━━━━━ INPUT ━━━━━
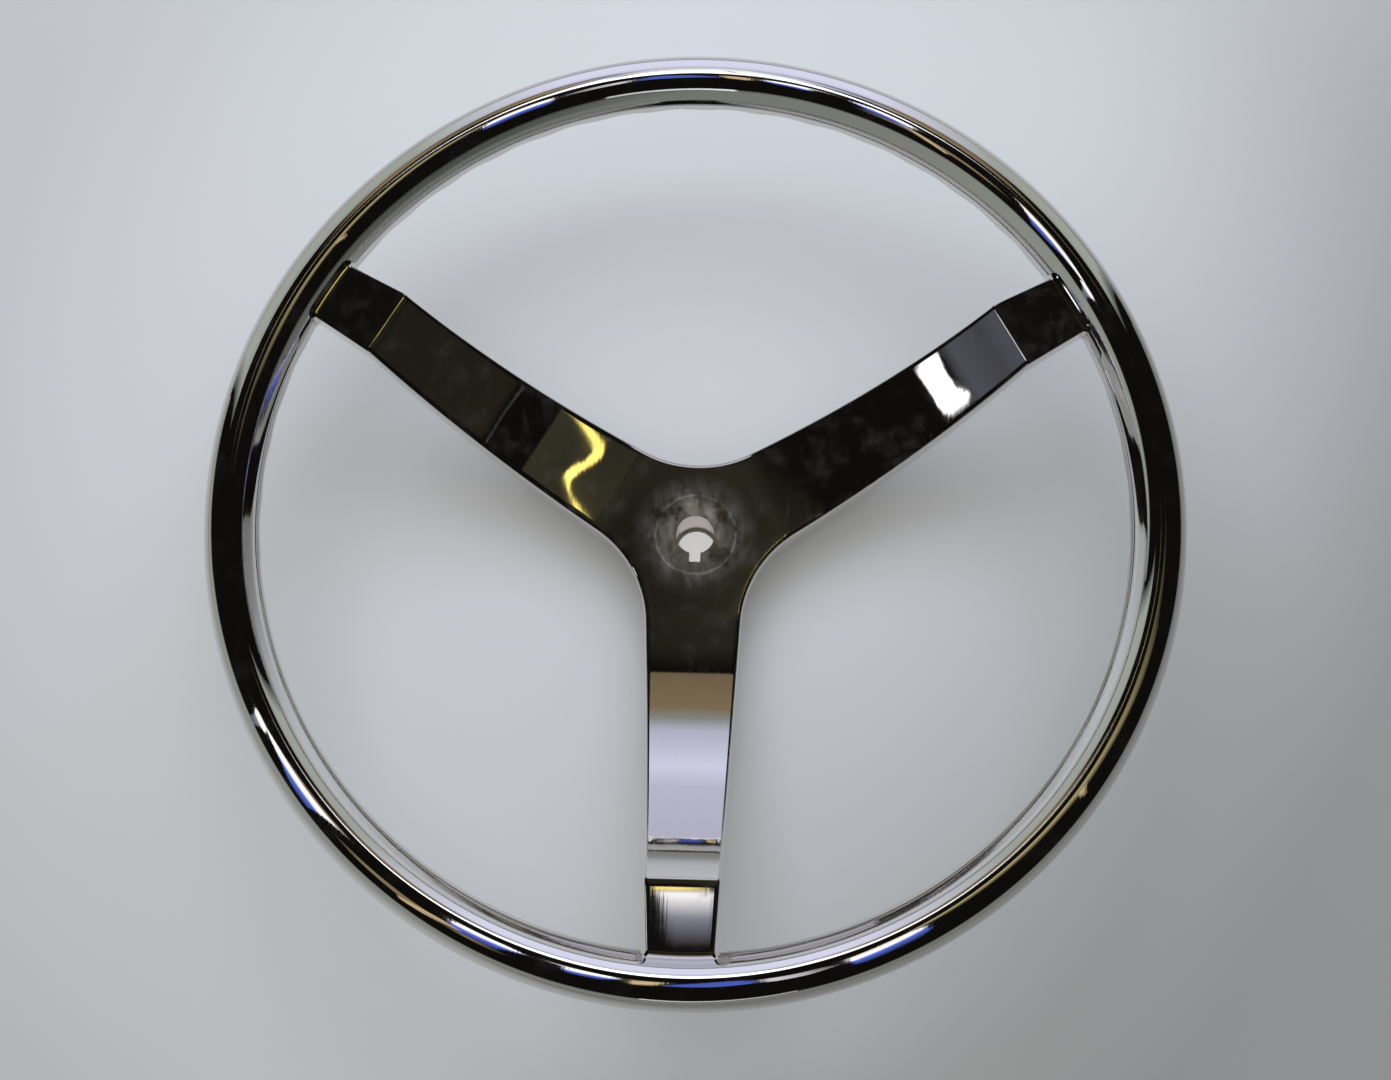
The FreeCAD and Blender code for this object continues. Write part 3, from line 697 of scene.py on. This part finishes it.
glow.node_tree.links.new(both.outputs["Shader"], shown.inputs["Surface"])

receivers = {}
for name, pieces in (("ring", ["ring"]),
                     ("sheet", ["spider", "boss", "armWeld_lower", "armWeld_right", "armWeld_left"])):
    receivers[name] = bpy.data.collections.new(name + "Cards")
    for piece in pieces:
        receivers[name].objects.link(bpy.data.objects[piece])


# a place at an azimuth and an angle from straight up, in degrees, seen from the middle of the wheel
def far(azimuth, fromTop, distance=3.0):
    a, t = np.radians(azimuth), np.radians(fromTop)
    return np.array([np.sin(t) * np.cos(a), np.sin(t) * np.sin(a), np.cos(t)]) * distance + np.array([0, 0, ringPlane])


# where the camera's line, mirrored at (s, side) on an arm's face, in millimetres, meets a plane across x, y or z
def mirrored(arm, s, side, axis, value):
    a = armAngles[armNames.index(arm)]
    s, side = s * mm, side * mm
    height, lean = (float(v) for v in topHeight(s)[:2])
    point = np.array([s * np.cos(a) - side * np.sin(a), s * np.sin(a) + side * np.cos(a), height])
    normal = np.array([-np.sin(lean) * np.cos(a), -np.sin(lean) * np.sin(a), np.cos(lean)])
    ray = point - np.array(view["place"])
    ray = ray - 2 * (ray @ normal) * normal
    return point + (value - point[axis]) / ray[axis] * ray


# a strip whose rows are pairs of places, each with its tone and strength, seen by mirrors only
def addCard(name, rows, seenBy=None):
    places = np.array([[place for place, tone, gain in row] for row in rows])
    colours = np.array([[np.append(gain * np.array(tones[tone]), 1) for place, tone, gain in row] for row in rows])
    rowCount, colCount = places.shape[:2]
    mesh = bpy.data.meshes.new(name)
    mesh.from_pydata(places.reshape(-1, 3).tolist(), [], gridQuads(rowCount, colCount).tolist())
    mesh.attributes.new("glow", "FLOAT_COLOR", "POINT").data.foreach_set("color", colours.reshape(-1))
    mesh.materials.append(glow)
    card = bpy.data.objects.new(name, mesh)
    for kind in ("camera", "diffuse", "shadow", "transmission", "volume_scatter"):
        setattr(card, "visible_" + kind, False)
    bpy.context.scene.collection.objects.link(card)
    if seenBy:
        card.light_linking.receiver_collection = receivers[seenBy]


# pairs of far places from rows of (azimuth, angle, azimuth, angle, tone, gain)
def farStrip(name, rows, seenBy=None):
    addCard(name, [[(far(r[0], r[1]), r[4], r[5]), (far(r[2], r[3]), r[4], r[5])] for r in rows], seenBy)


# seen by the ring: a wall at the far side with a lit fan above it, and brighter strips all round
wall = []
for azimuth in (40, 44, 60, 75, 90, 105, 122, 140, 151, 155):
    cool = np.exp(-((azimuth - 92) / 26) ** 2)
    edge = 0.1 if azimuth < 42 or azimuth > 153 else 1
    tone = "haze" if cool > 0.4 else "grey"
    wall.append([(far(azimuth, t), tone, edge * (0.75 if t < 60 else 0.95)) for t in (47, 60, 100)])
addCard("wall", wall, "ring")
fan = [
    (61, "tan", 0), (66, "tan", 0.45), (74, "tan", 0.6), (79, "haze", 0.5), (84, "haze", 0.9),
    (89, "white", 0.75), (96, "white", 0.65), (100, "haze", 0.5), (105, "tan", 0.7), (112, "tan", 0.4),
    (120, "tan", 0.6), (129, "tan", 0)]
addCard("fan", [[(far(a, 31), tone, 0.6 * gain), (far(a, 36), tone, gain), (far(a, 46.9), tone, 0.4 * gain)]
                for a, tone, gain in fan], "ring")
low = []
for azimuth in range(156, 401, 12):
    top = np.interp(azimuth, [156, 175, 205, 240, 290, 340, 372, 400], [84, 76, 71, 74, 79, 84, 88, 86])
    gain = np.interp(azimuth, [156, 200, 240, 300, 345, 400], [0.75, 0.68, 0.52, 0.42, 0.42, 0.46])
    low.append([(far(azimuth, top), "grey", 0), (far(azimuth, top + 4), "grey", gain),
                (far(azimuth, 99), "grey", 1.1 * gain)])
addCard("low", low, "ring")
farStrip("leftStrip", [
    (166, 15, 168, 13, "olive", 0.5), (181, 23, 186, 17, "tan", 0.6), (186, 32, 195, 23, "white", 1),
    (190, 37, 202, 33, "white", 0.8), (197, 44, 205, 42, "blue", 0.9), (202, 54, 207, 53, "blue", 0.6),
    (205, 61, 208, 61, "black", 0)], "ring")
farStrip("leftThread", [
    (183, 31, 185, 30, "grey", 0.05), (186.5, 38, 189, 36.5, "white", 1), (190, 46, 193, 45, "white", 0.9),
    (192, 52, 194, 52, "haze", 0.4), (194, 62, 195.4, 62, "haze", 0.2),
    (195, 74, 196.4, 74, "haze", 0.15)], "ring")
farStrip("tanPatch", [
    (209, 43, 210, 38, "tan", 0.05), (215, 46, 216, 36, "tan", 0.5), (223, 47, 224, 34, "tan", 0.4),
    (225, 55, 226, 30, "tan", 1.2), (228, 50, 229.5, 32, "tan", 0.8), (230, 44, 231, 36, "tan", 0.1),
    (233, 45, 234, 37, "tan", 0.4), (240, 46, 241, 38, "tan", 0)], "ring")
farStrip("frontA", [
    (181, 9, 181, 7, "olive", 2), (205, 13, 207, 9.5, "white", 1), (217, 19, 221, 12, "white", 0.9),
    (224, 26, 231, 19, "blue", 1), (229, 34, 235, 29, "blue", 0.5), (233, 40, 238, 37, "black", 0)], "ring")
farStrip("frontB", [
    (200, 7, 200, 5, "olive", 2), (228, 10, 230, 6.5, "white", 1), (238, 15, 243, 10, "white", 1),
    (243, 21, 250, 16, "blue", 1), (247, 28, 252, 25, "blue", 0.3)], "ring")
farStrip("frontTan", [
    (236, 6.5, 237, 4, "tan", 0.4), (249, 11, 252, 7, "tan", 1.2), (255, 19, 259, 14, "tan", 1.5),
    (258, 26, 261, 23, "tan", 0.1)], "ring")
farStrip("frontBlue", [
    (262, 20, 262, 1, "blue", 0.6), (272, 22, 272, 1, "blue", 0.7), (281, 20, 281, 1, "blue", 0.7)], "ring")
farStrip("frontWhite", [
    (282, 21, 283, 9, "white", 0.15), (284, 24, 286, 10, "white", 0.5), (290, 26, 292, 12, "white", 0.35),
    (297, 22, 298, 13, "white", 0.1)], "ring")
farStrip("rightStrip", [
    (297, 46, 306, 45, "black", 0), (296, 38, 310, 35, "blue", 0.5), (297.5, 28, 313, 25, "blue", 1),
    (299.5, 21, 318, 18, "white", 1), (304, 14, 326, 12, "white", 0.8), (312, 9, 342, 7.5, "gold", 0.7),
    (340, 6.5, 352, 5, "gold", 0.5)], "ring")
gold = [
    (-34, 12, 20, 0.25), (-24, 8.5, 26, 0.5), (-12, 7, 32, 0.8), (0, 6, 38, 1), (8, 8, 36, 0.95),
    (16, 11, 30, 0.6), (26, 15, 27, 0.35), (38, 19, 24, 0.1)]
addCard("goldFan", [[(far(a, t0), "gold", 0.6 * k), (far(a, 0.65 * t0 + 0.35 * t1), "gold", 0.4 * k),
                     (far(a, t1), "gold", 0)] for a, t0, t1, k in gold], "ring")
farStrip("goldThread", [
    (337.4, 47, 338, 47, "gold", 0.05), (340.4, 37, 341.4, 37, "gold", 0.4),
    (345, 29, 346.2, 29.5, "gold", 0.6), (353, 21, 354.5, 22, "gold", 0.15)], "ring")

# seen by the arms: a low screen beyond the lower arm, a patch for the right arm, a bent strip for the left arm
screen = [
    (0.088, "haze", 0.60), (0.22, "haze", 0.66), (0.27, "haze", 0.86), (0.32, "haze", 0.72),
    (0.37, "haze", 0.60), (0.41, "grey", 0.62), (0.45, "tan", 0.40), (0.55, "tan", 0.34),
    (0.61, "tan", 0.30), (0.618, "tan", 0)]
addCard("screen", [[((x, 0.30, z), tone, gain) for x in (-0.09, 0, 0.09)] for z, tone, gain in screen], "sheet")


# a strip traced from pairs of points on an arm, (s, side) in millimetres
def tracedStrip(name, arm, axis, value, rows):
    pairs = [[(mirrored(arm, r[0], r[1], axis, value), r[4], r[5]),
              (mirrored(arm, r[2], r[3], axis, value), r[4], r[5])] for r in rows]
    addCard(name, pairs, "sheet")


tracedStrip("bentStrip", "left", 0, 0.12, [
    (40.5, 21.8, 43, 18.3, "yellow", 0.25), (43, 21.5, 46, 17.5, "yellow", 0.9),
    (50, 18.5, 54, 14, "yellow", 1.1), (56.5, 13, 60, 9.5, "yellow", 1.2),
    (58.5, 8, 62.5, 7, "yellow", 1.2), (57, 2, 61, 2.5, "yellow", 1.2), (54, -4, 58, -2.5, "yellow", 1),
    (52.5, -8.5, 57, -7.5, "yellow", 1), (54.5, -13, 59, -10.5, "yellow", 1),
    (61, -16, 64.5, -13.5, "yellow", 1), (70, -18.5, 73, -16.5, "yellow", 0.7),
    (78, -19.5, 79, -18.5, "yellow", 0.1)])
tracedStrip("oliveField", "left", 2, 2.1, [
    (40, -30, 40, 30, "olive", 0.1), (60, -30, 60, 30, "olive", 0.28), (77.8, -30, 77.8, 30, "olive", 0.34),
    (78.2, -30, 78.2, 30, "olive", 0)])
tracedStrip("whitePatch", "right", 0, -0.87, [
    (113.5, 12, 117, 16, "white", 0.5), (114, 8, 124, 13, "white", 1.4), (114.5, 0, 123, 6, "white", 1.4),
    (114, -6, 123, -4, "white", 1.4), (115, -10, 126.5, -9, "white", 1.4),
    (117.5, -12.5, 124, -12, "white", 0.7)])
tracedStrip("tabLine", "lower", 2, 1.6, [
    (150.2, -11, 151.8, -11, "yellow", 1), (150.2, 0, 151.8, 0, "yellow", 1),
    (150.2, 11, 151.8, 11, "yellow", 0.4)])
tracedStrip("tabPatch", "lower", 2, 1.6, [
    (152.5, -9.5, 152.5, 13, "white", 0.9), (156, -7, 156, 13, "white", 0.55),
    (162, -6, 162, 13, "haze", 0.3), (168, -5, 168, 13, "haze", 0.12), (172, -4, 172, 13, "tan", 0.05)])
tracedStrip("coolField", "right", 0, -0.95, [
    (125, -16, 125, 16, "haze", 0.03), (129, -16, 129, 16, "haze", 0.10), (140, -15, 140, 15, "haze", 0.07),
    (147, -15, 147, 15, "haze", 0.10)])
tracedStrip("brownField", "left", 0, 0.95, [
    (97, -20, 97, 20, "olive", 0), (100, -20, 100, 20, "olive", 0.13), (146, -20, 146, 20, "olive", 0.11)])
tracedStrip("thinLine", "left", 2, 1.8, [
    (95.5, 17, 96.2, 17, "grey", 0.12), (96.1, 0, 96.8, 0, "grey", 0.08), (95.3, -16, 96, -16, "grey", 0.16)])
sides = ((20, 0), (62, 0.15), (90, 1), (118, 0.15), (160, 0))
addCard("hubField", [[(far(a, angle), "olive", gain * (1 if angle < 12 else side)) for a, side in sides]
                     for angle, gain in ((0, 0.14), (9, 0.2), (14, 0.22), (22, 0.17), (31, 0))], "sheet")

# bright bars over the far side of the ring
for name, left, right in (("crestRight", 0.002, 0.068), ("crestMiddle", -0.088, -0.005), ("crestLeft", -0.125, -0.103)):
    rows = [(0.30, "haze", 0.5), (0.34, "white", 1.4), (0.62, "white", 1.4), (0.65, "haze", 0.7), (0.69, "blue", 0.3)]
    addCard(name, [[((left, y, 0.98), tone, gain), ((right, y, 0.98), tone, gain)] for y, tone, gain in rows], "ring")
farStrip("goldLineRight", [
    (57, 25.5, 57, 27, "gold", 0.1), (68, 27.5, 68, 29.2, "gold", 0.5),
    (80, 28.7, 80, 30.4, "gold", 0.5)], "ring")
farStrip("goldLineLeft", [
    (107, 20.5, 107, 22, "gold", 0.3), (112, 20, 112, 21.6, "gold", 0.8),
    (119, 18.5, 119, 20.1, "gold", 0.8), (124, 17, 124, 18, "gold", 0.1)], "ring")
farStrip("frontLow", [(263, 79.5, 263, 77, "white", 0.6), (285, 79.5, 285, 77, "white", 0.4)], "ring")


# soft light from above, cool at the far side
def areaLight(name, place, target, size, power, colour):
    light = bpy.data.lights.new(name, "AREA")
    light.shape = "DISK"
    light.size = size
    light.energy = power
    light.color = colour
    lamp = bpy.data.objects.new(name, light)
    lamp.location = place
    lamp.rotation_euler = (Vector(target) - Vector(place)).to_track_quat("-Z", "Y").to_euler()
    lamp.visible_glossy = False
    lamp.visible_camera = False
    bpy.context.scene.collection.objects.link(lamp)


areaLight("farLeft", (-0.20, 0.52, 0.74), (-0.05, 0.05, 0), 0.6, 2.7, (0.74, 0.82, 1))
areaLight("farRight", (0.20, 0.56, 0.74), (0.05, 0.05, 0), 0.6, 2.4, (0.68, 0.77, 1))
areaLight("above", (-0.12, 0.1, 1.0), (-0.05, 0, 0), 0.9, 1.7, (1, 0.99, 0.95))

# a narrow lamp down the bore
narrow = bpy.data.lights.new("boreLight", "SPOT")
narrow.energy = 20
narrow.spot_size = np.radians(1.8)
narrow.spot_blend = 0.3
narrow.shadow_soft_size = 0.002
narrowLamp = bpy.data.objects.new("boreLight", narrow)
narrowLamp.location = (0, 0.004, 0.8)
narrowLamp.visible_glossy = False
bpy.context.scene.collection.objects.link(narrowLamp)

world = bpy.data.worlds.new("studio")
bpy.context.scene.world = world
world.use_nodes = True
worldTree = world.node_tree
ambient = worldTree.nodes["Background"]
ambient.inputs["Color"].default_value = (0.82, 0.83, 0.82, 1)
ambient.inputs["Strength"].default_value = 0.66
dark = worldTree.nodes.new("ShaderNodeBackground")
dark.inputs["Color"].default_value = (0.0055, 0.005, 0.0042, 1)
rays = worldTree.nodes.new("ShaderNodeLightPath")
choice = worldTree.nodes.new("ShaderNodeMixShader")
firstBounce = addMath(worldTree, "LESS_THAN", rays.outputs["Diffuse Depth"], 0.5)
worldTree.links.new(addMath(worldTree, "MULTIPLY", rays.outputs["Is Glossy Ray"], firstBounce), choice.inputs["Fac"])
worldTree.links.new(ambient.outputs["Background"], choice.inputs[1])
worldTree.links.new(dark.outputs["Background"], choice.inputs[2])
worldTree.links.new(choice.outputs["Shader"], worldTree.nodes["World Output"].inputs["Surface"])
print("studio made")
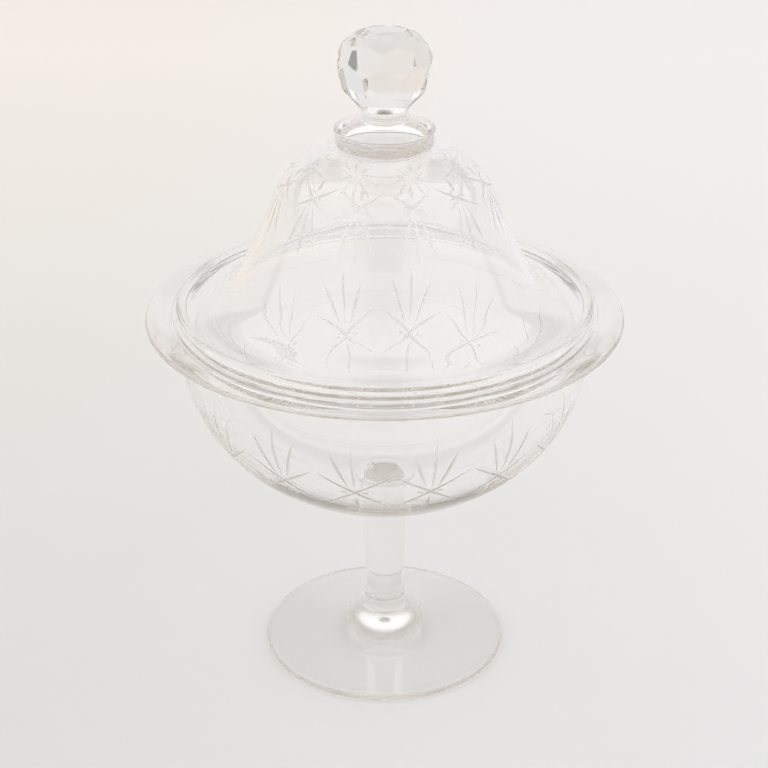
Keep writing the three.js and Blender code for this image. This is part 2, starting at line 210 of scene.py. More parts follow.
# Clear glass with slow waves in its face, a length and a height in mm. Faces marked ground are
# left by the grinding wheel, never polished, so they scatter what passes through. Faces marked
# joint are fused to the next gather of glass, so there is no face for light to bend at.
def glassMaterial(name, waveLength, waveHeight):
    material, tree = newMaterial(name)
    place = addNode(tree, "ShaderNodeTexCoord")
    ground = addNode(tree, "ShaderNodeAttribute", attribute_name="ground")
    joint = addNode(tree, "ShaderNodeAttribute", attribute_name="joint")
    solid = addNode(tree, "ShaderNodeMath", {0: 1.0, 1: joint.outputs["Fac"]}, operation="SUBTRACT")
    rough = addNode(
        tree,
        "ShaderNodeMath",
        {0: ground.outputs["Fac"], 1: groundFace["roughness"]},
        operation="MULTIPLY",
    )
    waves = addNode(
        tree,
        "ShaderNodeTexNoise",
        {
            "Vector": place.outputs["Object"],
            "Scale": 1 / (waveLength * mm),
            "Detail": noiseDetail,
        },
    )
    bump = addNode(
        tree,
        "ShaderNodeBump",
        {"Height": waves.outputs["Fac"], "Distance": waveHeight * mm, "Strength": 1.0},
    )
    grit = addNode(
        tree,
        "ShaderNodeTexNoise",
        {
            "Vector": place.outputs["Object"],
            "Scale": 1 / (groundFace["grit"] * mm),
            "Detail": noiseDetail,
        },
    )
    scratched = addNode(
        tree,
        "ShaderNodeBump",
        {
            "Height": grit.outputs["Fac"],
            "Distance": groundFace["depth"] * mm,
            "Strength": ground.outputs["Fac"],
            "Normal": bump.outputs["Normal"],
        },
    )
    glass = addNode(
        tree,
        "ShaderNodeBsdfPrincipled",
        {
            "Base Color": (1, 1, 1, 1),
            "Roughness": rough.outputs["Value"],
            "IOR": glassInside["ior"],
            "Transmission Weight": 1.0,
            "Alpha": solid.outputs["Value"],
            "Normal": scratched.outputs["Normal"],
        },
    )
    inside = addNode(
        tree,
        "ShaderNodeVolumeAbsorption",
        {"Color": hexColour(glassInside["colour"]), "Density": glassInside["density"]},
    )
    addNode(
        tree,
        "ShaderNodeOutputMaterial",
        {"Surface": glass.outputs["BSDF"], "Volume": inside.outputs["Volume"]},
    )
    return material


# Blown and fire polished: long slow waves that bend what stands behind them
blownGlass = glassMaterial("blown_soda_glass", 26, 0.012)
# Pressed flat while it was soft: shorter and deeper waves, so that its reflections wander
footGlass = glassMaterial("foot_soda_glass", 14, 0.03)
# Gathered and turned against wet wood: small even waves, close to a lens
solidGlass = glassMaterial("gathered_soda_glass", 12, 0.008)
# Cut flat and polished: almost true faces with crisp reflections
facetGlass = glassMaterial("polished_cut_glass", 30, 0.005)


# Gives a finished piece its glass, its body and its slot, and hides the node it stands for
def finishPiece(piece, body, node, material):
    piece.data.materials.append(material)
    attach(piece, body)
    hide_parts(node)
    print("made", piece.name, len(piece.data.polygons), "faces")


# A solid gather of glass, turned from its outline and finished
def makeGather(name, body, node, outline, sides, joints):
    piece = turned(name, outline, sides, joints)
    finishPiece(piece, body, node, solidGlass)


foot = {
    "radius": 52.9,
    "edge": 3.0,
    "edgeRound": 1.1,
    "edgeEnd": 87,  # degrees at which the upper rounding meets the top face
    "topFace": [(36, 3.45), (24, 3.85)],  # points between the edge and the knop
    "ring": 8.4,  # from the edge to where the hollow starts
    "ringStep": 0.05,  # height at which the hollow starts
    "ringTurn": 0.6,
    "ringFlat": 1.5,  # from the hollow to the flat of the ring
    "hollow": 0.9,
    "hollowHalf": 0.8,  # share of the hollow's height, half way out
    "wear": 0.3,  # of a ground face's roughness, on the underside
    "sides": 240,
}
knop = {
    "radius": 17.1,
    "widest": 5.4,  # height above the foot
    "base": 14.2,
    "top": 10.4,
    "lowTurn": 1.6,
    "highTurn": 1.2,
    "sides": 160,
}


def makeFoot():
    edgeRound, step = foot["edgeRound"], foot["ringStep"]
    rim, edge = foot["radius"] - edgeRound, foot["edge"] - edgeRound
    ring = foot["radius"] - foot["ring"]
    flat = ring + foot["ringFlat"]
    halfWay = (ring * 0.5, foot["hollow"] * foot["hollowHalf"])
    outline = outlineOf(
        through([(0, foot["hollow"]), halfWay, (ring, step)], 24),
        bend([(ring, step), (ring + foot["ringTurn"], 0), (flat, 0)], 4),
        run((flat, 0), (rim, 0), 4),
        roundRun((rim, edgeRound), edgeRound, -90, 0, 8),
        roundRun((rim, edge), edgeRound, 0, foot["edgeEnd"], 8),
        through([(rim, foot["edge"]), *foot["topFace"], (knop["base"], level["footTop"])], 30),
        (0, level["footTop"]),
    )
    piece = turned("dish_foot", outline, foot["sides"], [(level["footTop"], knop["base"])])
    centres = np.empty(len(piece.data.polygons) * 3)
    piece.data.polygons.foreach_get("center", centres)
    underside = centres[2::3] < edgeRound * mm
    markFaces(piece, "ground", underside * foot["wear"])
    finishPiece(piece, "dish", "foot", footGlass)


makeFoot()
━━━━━
### REQUEST
From the first line above through the line that contains "return np.array([np.sin(t) *", quote each line exactly. Output nothing more.

### TASK SOLUTION
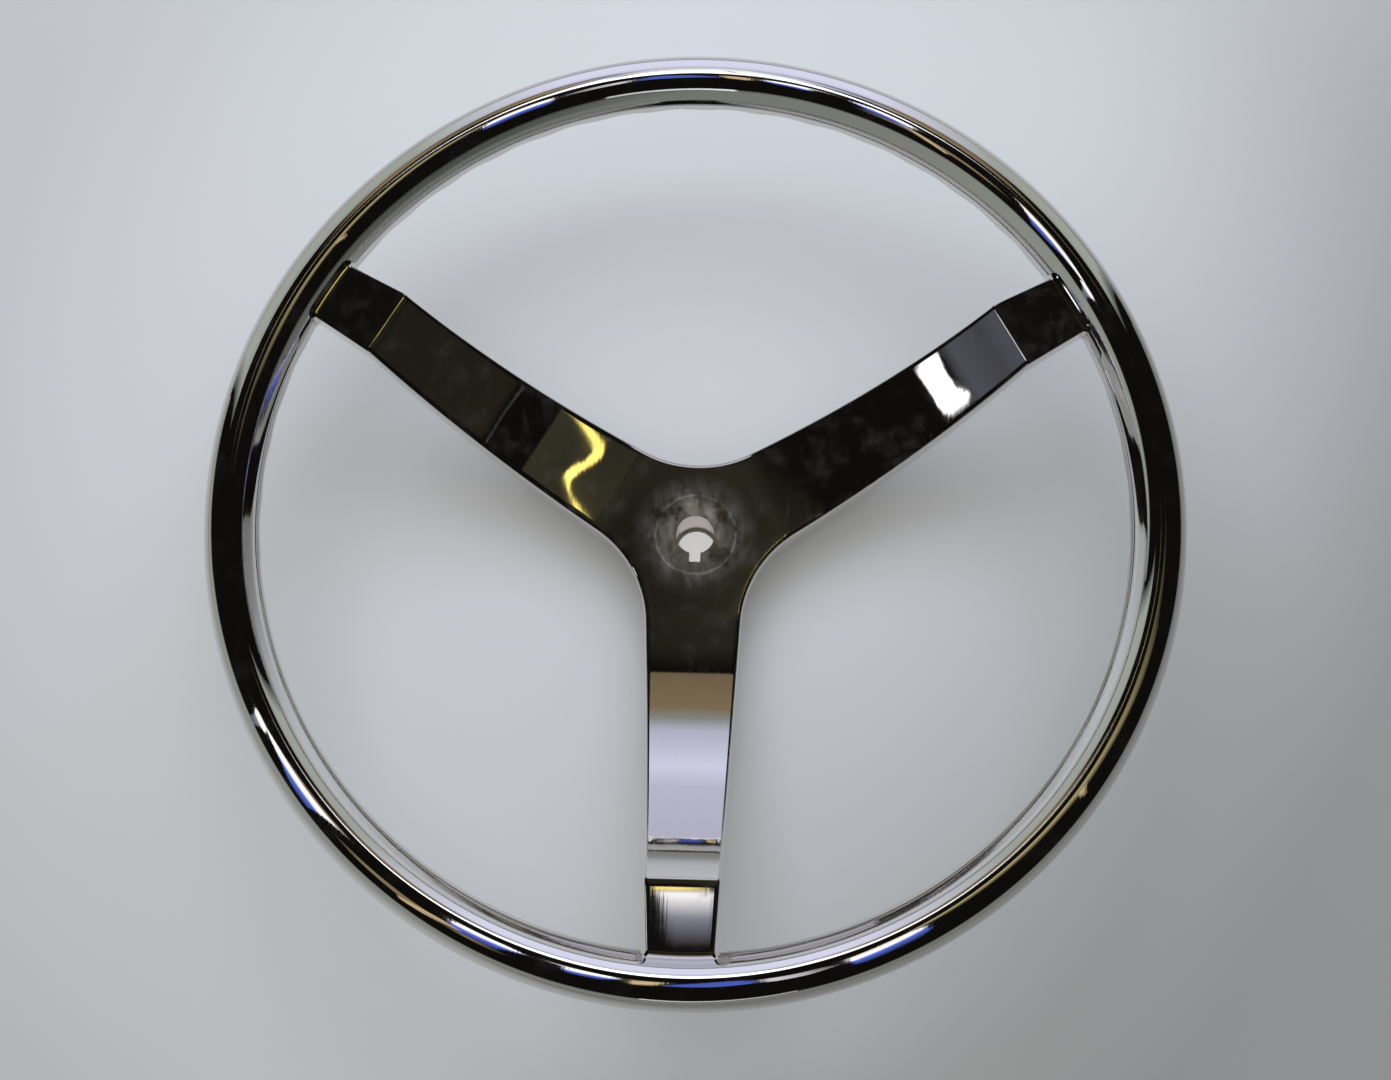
The FreeCAD and Blender code for this object continues. Write part 3, from line 697 of scene.py on. This part finishes it.
glow.node_tree.links.new(both.outputs["Shader"], shown.inputs["Surface"])

receivers = {}
for name, pieces in (("ring", ["ring"]),
                     ("sheet", ["spider", "boss", "armWeld_lower", "armWeld_right", "armWeld_left"])):
    receivers[name] = bpy.data.collections.new(name + "Cards")
    for piece in pieces:
        receivers[name].objects.link(bpy.data.objects[piece])


# a place at an azimuth and an angle from straight up, in degrees, seen from the middle of the wheel
def far(azimuth, fromTop, distance=3.0):
    a, t = np.radians(azimuth), np.radians(fromTop)
    return np.array([np.sin(t) * np.cos(a), np.sin(t) * np.sin(a), np.cos(t)]) * distance + np.array([0, 0, ringPlane])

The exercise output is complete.